Exercise goal |
Repeat the records below exactly.

Input records |
** START **

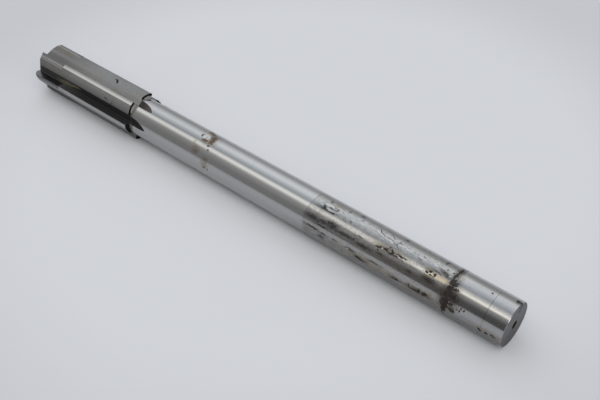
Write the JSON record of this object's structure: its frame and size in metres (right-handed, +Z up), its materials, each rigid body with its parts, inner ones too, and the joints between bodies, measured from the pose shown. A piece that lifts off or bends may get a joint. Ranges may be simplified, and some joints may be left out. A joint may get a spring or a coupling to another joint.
{
  "type": "chucking reamer",
  "caption": "Long straight-shank machine reamer with straight flutes and brazed carbide cutting tips, for bringing a drilled hole to size.",
  "frame": {"origin": "centre of the shank's end face, on the tool's axis", "axes": "+X along the tool's axis from the shank's end to the cutting end, +Z up as the tool lies, +Y to the side"},
  "size_m": [0.2286, 0.0198, 0.0182],
  "materials": {
    "steel": "ground and worn, with rust spots and stains",
    "carbide": "ground, darker than the steel"
  },
  "bodies": {
    "root": {"reamer_body": "steel", "carbide_tip_1": "carbide", "carbide_tip_2": "carbide", "carbide_tip_3": "carbide", "carbide_tip_4": "carbide", "carbide_tip_5": "carbide", "carbide_tip_6": "carbide"}
  },
  "joints": []
}
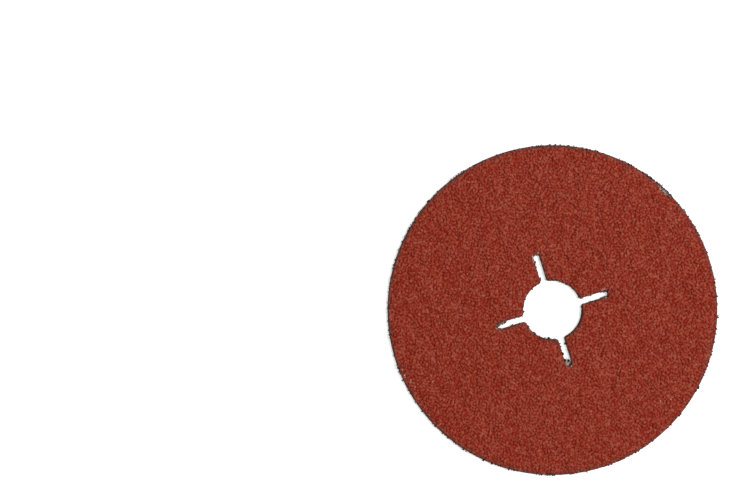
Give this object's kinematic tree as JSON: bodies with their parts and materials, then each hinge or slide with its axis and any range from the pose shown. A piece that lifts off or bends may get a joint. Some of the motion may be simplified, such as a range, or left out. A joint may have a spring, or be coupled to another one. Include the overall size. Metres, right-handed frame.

** END **

Task response |
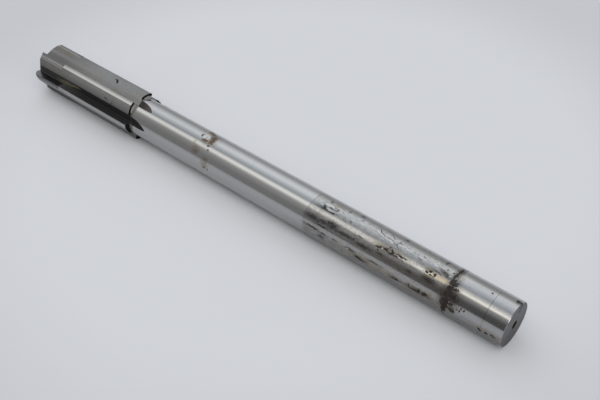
Write the JSON record of this object's structure: its frame and size in metres (right-handed, +Z up), its materials, each rigid body with its parts, inner ones too, and the joints between bodies, measured from the pose shown. A piece that lifts off or bends may get a joint. Ranges may be simplified, and some joints may be left out. A joint may get a spring or a coupling to another joint.
{
  "type": "chucking reamer",
  "caption": "Long straight-shank machine reamer with straight flutes and brazed carbide cutting tips, for bringing a drilled hole to size.",
  "frame": {"origin": "centre of the shank's end face, on the tool's axis", "axes": "+X along the tool's axis from the shank's end to the cutting end, +Z up as the tool lies, +Y to the side"},
  "size_m": [0.2286, 0.0198, 0.0182],
  "materials": {
    "steel": "ground and worn, with rust spots and stains",
    "carbide": "ground, darker than the steel"
  },
  "bodies": {
    "root": {"reamer_body": "steel", "carbide_tip_1": "carbide", "carbide_tip_2": "carbide", "carbide_tip_3": "carbide", "carbide_tip_4": "carbide", "carbide_tip_5": "carbide", "carbide_tip_6": "carbide"}
  },
  "joints": []
}
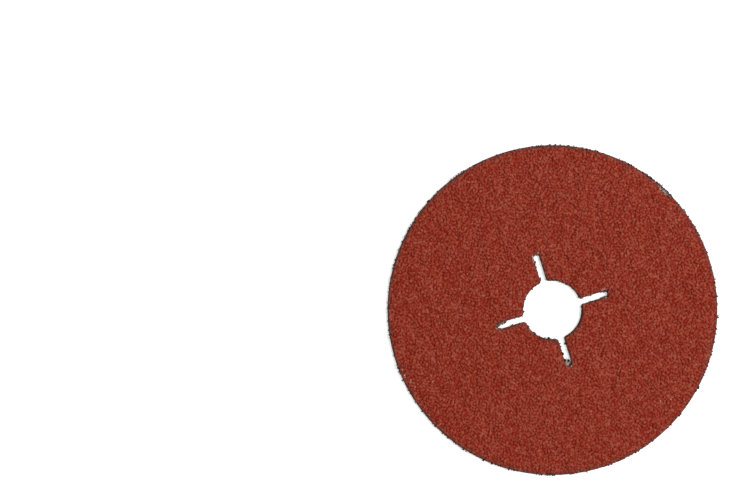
Give this object's kinematic tree as JSON: bodies with their parts and materials, then each hinge or slide with its axis and any range from the pose shown. A piece that lifts off or bends may get a joint. Some of the motion may be simplified, such as a range, or left out. A joint may have a spring, or be coupled to another one. Include the overall size. Metres, right-handed frame.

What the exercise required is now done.